Alors, face à ces quelques constats, n’est-ce pas aux plus expérimentés de s’adapter à la jeunesse et de remettre un peu de cohésion chaque fois que nécessaire : cohésion des apprentissages transversaux, cohésion générationnelle, cohésion nationale ?

La France est un des pays comprenant le plus d’associations, certes pour qu’il y ait beaucoup de présidents, mais aussi parce que c’est une bonne façon de créer du lien !

Adaptation, expérience et cohésion ne pourraient-elles pas ressusciter notre magnifique socle perdu du compagnonnage ?

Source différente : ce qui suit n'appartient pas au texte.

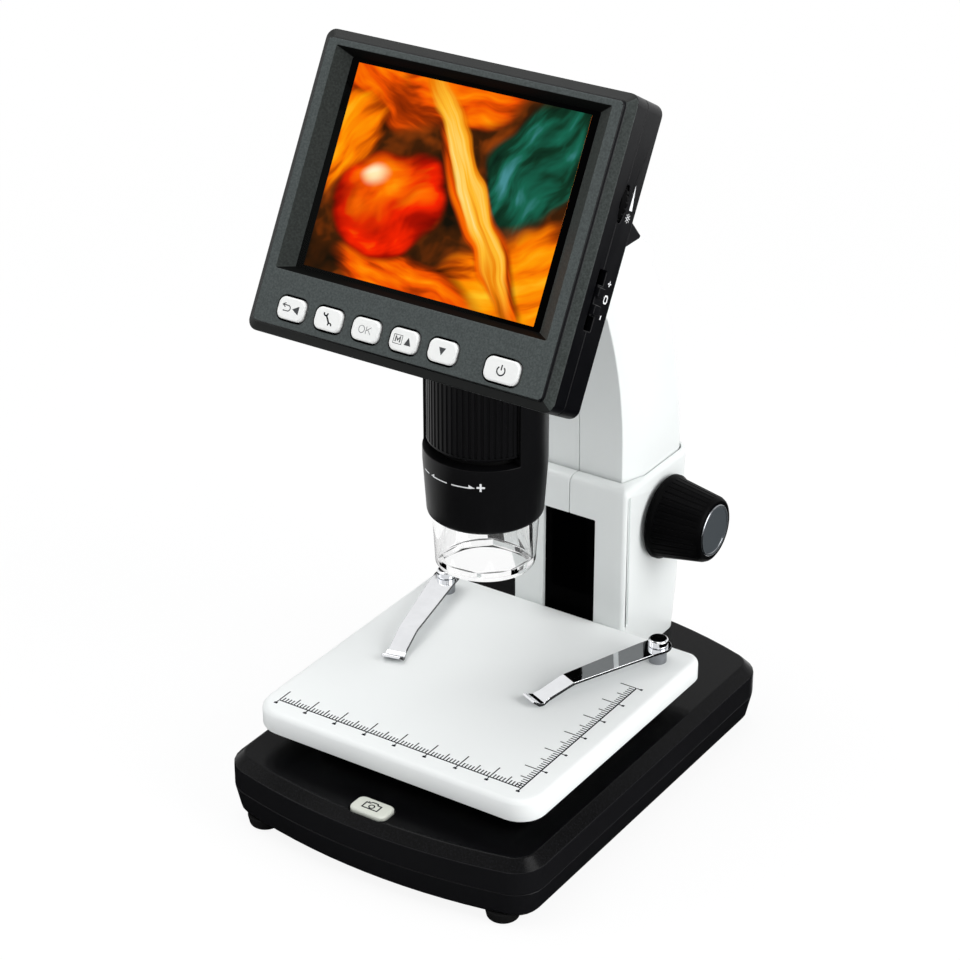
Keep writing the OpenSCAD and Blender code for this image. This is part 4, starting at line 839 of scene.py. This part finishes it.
# %% Colours of the picture
shadow_brown = [(0.35, (0.008, 0.006, 0.003)), (0.5, (0.05, 0.014, 0.003)), (0.7, (0.36, 0.06, 0.004))]
orange = [(0.20, (0.04, 0.005, 0.001)), (0.36, (0.36, 0.032, 0.001)), (0.47, (0.86, 0.085, 0.001)),
          (0.60, (1.0, 0.19, 0.001)), (0.78, (1.0, 0.42, 0.006))]
yellow = [(0.20, (0.06, 0.010, 0.001)), (0.35, (0.50, 0.07, 0.001)), (0.45, (0.96, 0.19, 0.001)),
          (0.58, (1.0, 0.33, 0.002)), (0.78, (1.0, 0.56, 0.02))]
cream = [(0.15, (0.22, 0.04, 0.001)), (0.34, (0.86, 0.24, 0.004)), (0.50, (1.0, 0.50, 0.03)),
         (0.62, (1.0, 0.66, 0.14)), (0.78, (1.0, 0.90, 0.55))]
red = [(0.12, (0.05, 0.002, 0.001)), (0.30, (0.42, 0.006, 0.001)), (0.46, (0.92, 0.018, 0.001)),
       (0.60, (1.0, 0.14, 0.001)), (0.80, (1.0, 0.34, 0.01))]
green = [(0.2, (0.003, 0.006, 0.004)), (0.40, (0.006, 0.040, 0.020)), (0.56, (0.010, 0.125, 0.075)),
         (0.76, (0.06, 0.26, 0.28))]
highlight = [(0.2, (1.0, 0.66, 0.16)), (0.6, (1.0, 0.93, 0.62))]
print("orange runs through", len(orange), "shades")

# %% [markdown]
# ## The forms of the picture
# Each row is one form, from the lowest to the topmost: its middle, half its length and width, its
# turn in degrees, how soft its edge is, its colours, its fibres' fineness along and across, and how
# much it darkens toward the edge. The picture is 1 high and 1.3 wide in these units.

# %% Forms of the picture
FORMS = [
    ((0.10, 0.98), (0.40, 0.17), -24, 0.16, orange, (1.6, 7.0), 0.2),
    ((1.16, 0.16), (0.46, 0.24), 24, 0.15, yellow, (1.6, 7.0), 0.2),
    ((0.60, 0.99), (0.33, 0.17), 8, 0.16, orange, (1.6, 7.0), 0.2),
    ((1.10, 0.71), (0.35, 0.23), 62, 0.14, green, (2.4, 7.0), 0.25),
    ((0.03, 0.62), (0.27, 0.17), 62, 0.16, yellow, (1.6, 7.0), 0.2),
    ((0.56, 0.02), (0.42, 0.15), -10, 0.16, orange, (1.6, 7.0), 0.2),
    ((0.86, 0.40), (0.52, 0.10), -50, 0.2, orange, (1.0, 12.0), 0.2),
    ((0.76, 0.58), (0.62, 0.085), -56, 0.2, cream, (0.8, 12.0), 0.2),
    ((0.36, 0.38), (0.30, 0.25), 24, 0.10, red, (1.8, 4.0), 0.34),
    ((0.30, 0.45), (0.17, 0.12), 35, 0.7, orange, (2.0, 4.0), 0.1),
    ((0.27, 0.49), (0.050, 0.038), 20, 0.8, highlight, (1.6, 7.0), 0.0)]


def petal(tree, below, plane, at, size, turn, edge, stops, fibres, shade):
    """Lay one soft form over the picture so far."""
    local = add(tree, "Mapping", {"Vector": plane, "Location": (*at, 0), "Scale": (*size, 1),
                                  "Rotation": (0, 0, math.radians(turn))},
                vector_type="TEXTURE").outputs["Vector"]
    far = add(tree, "VectorMath", {0: local}, operation="LENGTH").outputs["Value"]
    stretch = (fibres[0] * size[0], fibres[1] * size[1], 1)
    strands = add(tree, "Mapping", {"Vector": local, "Location": (at[0] * 7, at[1] * 5, 0),
                                    "Scale": stretch}).outputs["Vector"]
    fibre = add(tree, "TexNoise", {"Vector": strands, "Scale": 1.6, "Detail": 3.0, "Roughness": 0.5,
                                   "Distortion": 0.15}).outputs["Fac"]
    gloom = math_node(tree, "MULTIPLY", math_node(tree, "POWER", far, 3.0), shade)
    light = math_node(tree, "SUBTRACT", math_node(tree, "ADD", fibre, 0.05), gloom)
    inside = soft_step(tree, far, 1 + edge, 1 - edge)
    return add(tree, "Mix", {0: inside, 6: below, 7: ramp(tree, light, stops)}, data_type="RGBA").outputs[2]


print("forms:", len(FORMS))

# %% [markdown]
# ## The picture's material
# The forms lie on a mottled brown ground. Before anything is drawn, coarse noise moves every point
# a little, so that no form stays a true ellipse. The last node is a plain emission, because a
# backlit panel looks the same in any light.

# %% Material of the picture
PICTURE_W, PICTURE_H = 70.5, 54.1
BEND = 0.26


def screen_picture():
    material = bpy.data.materials.new("screen_picture")
    material.use_nodes = True
    tree = material.node_tree
    tree.nodes.clear()
    where = add(tree, "TexCoord").outputs["UV"]
    wide = PICTURE_W / PICTURE_H
    plane = add(tree, "Mapping", {"Vector": where, "Scale": (wide, 1, 0)}).outputs["Vector"]
    swirl = add(tree, "TexNoise", {"Vector": plane, "Scale": 2.2, "Detail": 2.0}).outputs["Color"]
    bend = add(tree, "VectorMath", {0: swirl, 1: (0.5, 0.5, 0.5)}, operation="SUBTRACT").outputs[0]
    bend = add(tree, "VectorMath", {0: bend, "Scale": BEND}, operation="SCALE").outputs[0]
    bent = add(tree, "VectorMath", {0: plane, 1: bend}, operation="ADD").outputs[0]
    bent = add(tree, "VectorMath", {0: bent, 1: (1, 1, 0)}, operation="MULTIPLY").outputs[0]
    mottle = add(tree, "TexNoise", {"Vector": bent, "Scale": 4.0, "Detail": 3.0}).outputs["Fac"]
    colour = ramp(tree, mottle, shadow_brown)
    for form in FORMS:
        colour = petal(tree, colour, bent, *form)
    glow = add(tree, "Emission", {"Color": colour, "Strength": 1.0})
    out = add(tree, "OutputMaterial", {"Surface": glow.outputs[0]})
    print("picture:", len(tree.nodes), "nodes into", out.name)
    return material


glowing_picture = screen_picture()

# %% [markdown]
# ## The lit sheet
# The picture sits on a sheet a hair above the black panel. A single flat face would glow as well,
# but a thin closed solid is also a sound mesh when the model is exported. Only its front face gets
# picture coordinates from 0 to 1.

# %% The lit sheet
SHEET_FRONT, SHEET_BACK = 0.02, -0.04
half_w, half_h = PICTURE_W / 2, PICTURE_H / 2
corners = [(-half_w, -half_h), (half_w, -half_h), (half_w, half_h), (-half_w, half_h)]
mesh = bpy.data.meshes.new("lit_picture")
mesh.from_pydata([on_screen(u, v, n) for n in (SHEET_FRONT, SHEET_BACK) for u, v in corners], [],
                 [(0, 1, 2, 3), (7, 6, 5, 4), (0, 4, 5, 1), (1, 5, 6, 2), (2, 6, 7, 3), (3, 7, 4, 0)])
layer = mesh.uv_layers.new(name="picture")
for loop, uv in zip(range(4), ((0, 0), (1, 0), (1, 1), (0, 1))):
    layer.data[loop].uv = uv
sheet = object_from("lit_picture", mesh, glowing_picture)
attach(sheet, "screen")
print("sheet:", PICTURE_W, "by", PICTURE_H, "mm")

# %% [markdown]
# ## The studio
# The floor is white card. To a camera, a mirror or a clear piece it glows pure white, apart from a
# share near the machine that keeps the soft shadow. To everything else it is plain white card, so
# it adds no light of its own. The world around is handled in the same way: plain white when seen,
# a faint cool fill light otherwise.

# %% White card
SHADOW_SHARE, SHADOW_FROM, SHADOW_TO = 0.10, 0.22, 0.60


def seen_directly(tree):
    """1 for the camera, for mirrors and for what is seen through clear pieces."""
    path = add(tree, "LightPath")
    total = math_node(tree, "ADD", path.outputs["Is Camera Ray"], path.outputs["Is Glossy Ray"])
    return math_node(tree, "ADD", total, path.outputs["Is Transmission Ray"], clamp=True)


def white_card():
    material, tree, shader = start_material("white_card", {"Roughness": 0.9, "Specular IOR Level": 0.0})
    direct = seen_directly(tree)
    wire(tree, shader, {"Base Color": ramp(tree, direct, [(0.0, 0.9), (1.0, 1.0)])})
    glow = add(tree, "Emission", {"Color": (1, 1, 1, 1), "Strength": 1.0})
    far = add(tree, "VectorMath", {0: add(tree, "NewGeometry").outputs["Position"]},
              operation="LENGTH").outputs["Value"]
    rise = math_node(tree, "MULTIPLY", soft_step(tree, far, SHADOW_FROM, SHADOW_TO), SHADOW_SHARE)
    share = math_node(tree, "MULTIPLY", direct, math_node(tree, "ADD", rise, 1 - SHADOW_SHARE))
    card = add(tree, "MixShader", {0: share, 1: shader.outputs[0], 2: glow.outputs[0]})
    wire(tree, tree.nodes["Material Output"], {"Surface": card.outputs[0]})
    return material


card_white = white_card()
print("the shadow fades out between", SHADOW_FROM, "and", SHADOW_TO, "metres from the machine")

# %% Floor and world
FILL_LIGHT = 0.36
bpy.ops.mesh.primitive_plane_add(size=6, location=(0, 0, 0))
floor = bpy.context.object
floor.name = "studio_floor"
floor.data.materials.append(card_white)

world = bpy.data.worlds.new("studio_world")
scene.world = world
world.use_nodes = True
sky = world.node_tree
fill, plain = sky.nodes["Background"], add(sky, "Background", {"Color": (1, 1, 1, 1), "Strength": 1.0})
wire(sky, fill, {"Color": (0.96, 0.98, 1.0, 1), "Strength": FILL_LIGHT})
both = add(sky, "MixShader", {0: seen_directly(sky), 1: fill.outputs[0], 2: plain.outputs[0]})
wire(sky, sky.nodes["World Output"], {"Surface": both.outputs[0]})
print("floor:", [round(side, 2) for side in floor.dimensions], "fill light:", FILL_LIGHT)

# %% [markdown]
# ## Soft boxes
# Large lamps make soft shadows. One hangs above and to the left, a strong one stands on the right,
# and a weak one on the front left keeps the near faces from going grey.

# %% Soft boxes
MIDDLE = Vector((0, 0, 0.1))
for name, place, width, height, power in (("soft_box_top", (-0.25, -0.15, 1.1), 0.9, 0.9, 7.4),
                                          ("soft_box_right", (1.0, 0.05, 0.55), 0.7, 0.9, 9.6),
                                          ("soft_box_left", (-0.9, -0.7, 0.5), 0.7, 0.9, 1.8)):
    lamp = bpy.data.lights.new(name, "AREA")
    lamp.shape, lamp.size, lamp.size_y, lamp.energy = "RECTANGLE", width, height, power
    box = bpy.data.objects.new(name, lamp)
    box.location = place
    box.rotation_euler = (MIDDLE - Vector(place)).to_track_quat("-Z", "Y").to_euler()
    scene.collection.objects.link(box)
    print(name, power, "watts")

# %% [markdown]
# ## Black flags
# Chrome and clear plastic only look like themselves when they have something dark to mirror. In a
# studio, black cards called flags stand just out of view. These flags show in reflections, the
# three standing ones also through clear pieces, and none of them shades the object or blocks its
# light. Two large ones lie on the floor and keep the flat black sides deep. Three small ones stand
# before the post and are mirrored in the right clip: they are a painted reflection of the post's
# shaded front, two of them grey cards that glow faintly and one black.

# %% How a flag is made
flag_black = start_material("flag_black", {
    "Base Color": (0.002, 0.002, 0.002, 1), "Roughness": 0.9, "Specular IOR Level": 0.0})[0]
# Painted reflection: a faint grey glow, seen only in mirrors, that stands in for the post's shaded front.
painted_reflection_grey = start_material("painted_reflection_grey", {
    "Base Color": (0, 0, 0, 1), "Specular IOR Level": 0.0, "Emission Color": (0.21, 0.22, 0.22, 1),
    "Emission Strength": 1.0})[0]


def flag(name, middle, facing, width, height, material=flag_black, through=False):
    """A card that only reflections see; `through` also shows it behind clear pieces."""
    bpy.ops.mesh.primitive_plane_add(size=1, location=middle)
    card = bpy.context.object
    card.name = name
    card.scale = (width, height, 1)
    card.rotation_euler = (Vector(facing) - Vector(middle)).to_track_quat("Z", "Y").to_euler()
    card.data.materials.append(material)
    card.visible_camera = card.visible_diffuse = card.visible_shadow = False
    card.visible_transmission = through
    print(name, round(width, 4), "by", height, "metres")


print("flag materials:", flag_black.name, painted_reflection_grey.name)

# %% Flags
LEFT_CLIP, BODY = (-0.042, -0.027, 0.04), (0.0, 0.0, 0.08)
POST_Y, POST_Z = 32.4, 61
flag("flag_behind", (-0.355, 0.448, 0.215), LEFT_CLIP, 0.20, 0.24, through=True)
flag("flag_left", (-0.42, -0.34, 0.20), BODY, 0.05, 0.5, through=True)
flag("flag_right", (0.36, 0.30, 0.20), BODY, 0.05, 0.5, through=True)
flag("flag_floor_front", (0.185, -0.115, 0.0006), (0.185, -0.115, 1.0), 0.63, 0.37)
flag("flag_floor_right", (0.275, 0.27, 0.0006), (0.275, 0.27, 1.0), 0.45, 0.40)
# Painted reflection: three cards just before the post, seen only in the right clip, in place of the post's
# shaded front.
for name, x, width, material in (("flag_post_right", 21.6, 8.6, painted_reflection_grey),
                                 ("flag_post_middle", 9.9, 11.4, painted_reflection_grey),
                                 ("flag_post_left", -2.0, 12.0, flag_black)):
    middle = Vector((x, POST_Y, POST_Z)) * MM
    flag(name, middle, middle - Vector((0, 1, 0)), width * MM, 0.042, material)
scene.view_settings.view_transform = "Standard"
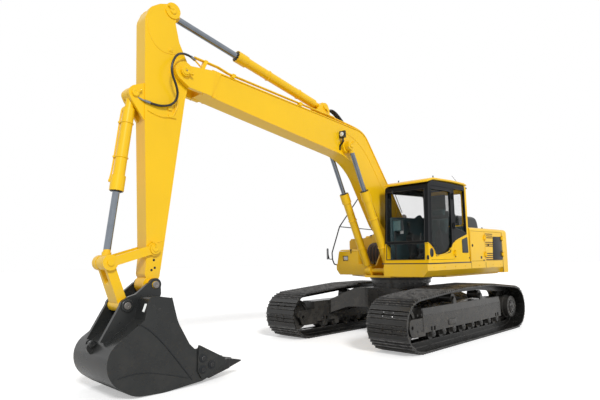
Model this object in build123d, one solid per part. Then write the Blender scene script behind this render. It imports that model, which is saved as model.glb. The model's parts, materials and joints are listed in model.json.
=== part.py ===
from build123d import *
import os
from math import atan2, cos, hypot, pi, radians, sin

# Crawler excavator, millimetres. +X forward, +Y to the operator's left, +Z up, ground at z = 0.
# It is built about the swing axis and moved at the end, so that x = 0 is the middle of its length.

# ---- Clearances --------------------------------------------------------------------------
SEAT = 0.3            # between pieces that rest on each other
PIN_FIT = 0.3         # radial, between a pin and its bore
SIDE_FIT = 6.0        # beside an eye that turns between two ears
MOVE_GAP = 6.0        # between panels that move past each other

# ---- Undercarriage -----------------------------------------------------------------------
GAUGE = 2590.0        # between the centre lines of the two tracks
WHEELBASE = 4040.0    # idler axle to sprocket axle
SHOE_WIDTH = 800.0
SHOE_COUNT = 48
GROUSER_REACH = 94.0  # from the chain's pin line to the grouser tips
SHOE_OUTER = 66.0     # from the pin line to the shoe plate's outer face
SHOE_INNER = 53.0
LINK_INNER = 42.0     # from the pin line in to the rail that the rollers run on
LINK_THICK = 55.0
LINK_SPREAD = 80.0    # from the track's centre line to the middle of a link
WHEEL_PITCH = 366.0   # radius of the pin line on idler and sprocket
CARRIER_RISE = 112.0  # how far the carrier rollers lift the chain
CARRIER_X = (387.0, -760.0)
CARRIER_RADIUS = 85.0
CARRIER_DROP = 10.0   # the chain of straight links sags this much inside its bend over a roller
ROLLER_RADIUS = 95.0
ROLLER_COUNT = 8
ROLLER_SPAN = 2660.0
FRAME_HALF = 185.0    # half width of a track frame
FRAME_PLATE = 32.0
FRAME_LOW = 285.0
FRAME_SHOULDER = 570.0
FRAME_TOP = 700.0
FRAME_FRONT = WHEELBASE / 2 - 420.0
FRAME_REAR = 410.0 - WHEELBASE / 2
GUARD_TIP = WHEELBASE / 2 + 20.0
GUARD_PLATE = 26.0
TIE_BORE = 34.0       # radius of the tie-down bore in each idler guard
TIE_X = WHEELBASE / 2 - 75.0
TIE_Z = 405.0
SLOT_X = (1220.0, 1325.0, -1350.0, -1455.0)   # lashing slots through both side plates
SLOT = (62.0, 74.0)   # length and height of a slot
SLOT_Z = 334.0
BODY_TOP = 960.0
LEG_REACH = GAUGE / 2 - FRAME_HALF - SEAT
RACE_RADIUS = 640.0

# ---- Upper structure ---------------------------------------------------------------------
HALF_WIDTH = 1342.0
TAIL_RADIUS = 2898.0
DECK_LOW = 1225.0
DECK_TOP = 1462.0
DECK_PLATE = 60.0
SKIRT_RISE = 112.0    # the skirt's crease above its lower edge
SKIRT_TUCK = 95.0     # and how far the lower edge is drawn in
BASE_LOW = 1186.0
RACE_TOP = BASE_LOW - SEAT
RACE_HEIGHT = 125.7
BASE_THICK = 44.0
WELL_HALF = 364.0     # half width of the well that the boom stands in
CAB_SIDE_FRONT = 1128.0
RIGHT_FRONT = 590.0
WEIGHT_FRONT = -2250.0
WEIGHT_TOP = 2207.0
WALL = 30.0           # sheet housings
CAB_WALL = 46.0
CAB_FLOOR = DECK_TOP + SEAT
CAB_ROOF = 3107.0
CAB_REAR = -575.0
CAB_INNER_Y = 364.0
SILL_X = 1090.0       # cab front at its foot
BROW_X = 985.0        # cab front at the roof
BROW_Z = 2990.0
HOUSING_FRONT = -640.0
HOOD_TOP = 2535.0

# ---- Boom, arm and bucket ----------------------------------------------------------------
BOOM_FOOT = (231.0, 1973.0)
BOOM_LENGTH = 5843.6
BOOM_PITCH = 23.5
BOOM_HALF = 160.0
FORK_HALF = 245.0
ARM_LENGTH = 3031.9
ARM_PITCH = -82.23
ARM_HALF = 128.0
BUCKET_HALF = 504.0
BUCKET_WALL = 26.0
BOOM_ROD_EYE = (2306.0, 955.0)      # in the boom's frame: along the chord, above it
ARM_CYL_FOOT = (3060.0, 1385.0)
ARM_ROD_EYE = (-857.0, 283.0)       # in the arm's frame: along it, forward of it
BUCKET_CYL_FOOT = (546.0, 627.0)
LEVER_PIVOT = (2569.0, 48.0)
BOOM_CYL_FOOT = (790.0, 1330.0)     # on the upper structure, swing axis at x = 0
LINK_TOP = (573.0, 296.0)           # in the bucket's frame, from the arm's tip pin
LINK_FOOT = (376.0, -240.0)
BOOM_CYL_Y = 262.0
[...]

1 Polymerase chain reaction.

2 Diplôme d’études spécialisées vétérinaires.

JEAN-MARC BETSCH (A 86)

est praticien équin, chef de centre, ancien interne de l’université de Pennsylvanie et certifié de l’International Society of Equine Locomotor Pathology (Iselp). Administrateur de l’Association vétérinaire équine française (Avef), ses principales activités sont aujourd’hui l’évaluation du système locomoteur/médecine sportive et la chirurgie des appareils locomoteur et respiratoire supérieur.